After successful completion of this course students are expected to be able to:
- understand fundamentals/basics of electrochemical engineering, including faradaic and capacitive electrode processes, electro-interfacial phenomena, Nernst and Butler-Volmer theory, and important properties of electrolytes;
- describe the dynamics of (bio-)electrochemical systems, including ion transport in (ion exchange) membranes (Nernst-Planck theory);
- characterize environmental (bio-)electrochemical systems based on experiments, data interpretation and calculations;
- calculate and evaluate the performance, potential and limitations of environmental electrochemical technologies;
- design an electrochemical process for water treatment, energy storage or resource recovery, taking into account the complex composition of (water) streams.

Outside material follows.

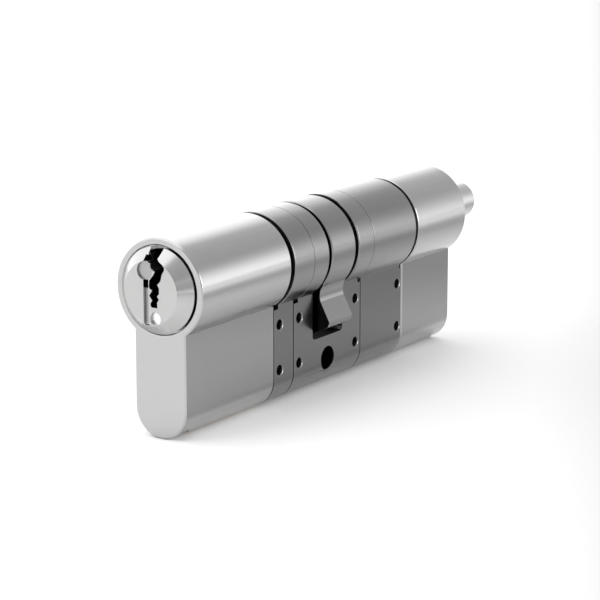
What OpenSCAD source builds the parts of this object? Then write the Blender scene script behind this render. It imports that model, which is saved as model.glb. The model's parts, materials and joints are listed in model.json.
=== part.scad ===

Attending lectures, doing assignments and studying literature to acquire knowledge on the principles of electrochemical engineering and electrochemical technologies and processes. Furthermore, the course will include a computer practical training (Excel or Matlab) to perform advanced calculations on electrochemical technologies (approx. 24 hours). Lastly, you will work in small groups on your own design of an environmental electrochemical process.
The final mark is composed of the results of:
- written exam (weight 70%), passing mark >5.5);
- case study (weight 30%, passing mark >5.5).
Successful partial interim examinations will remain valid for a period of 2 years.
A course reader will be available at the study store and hand-outs will be supplied during the course.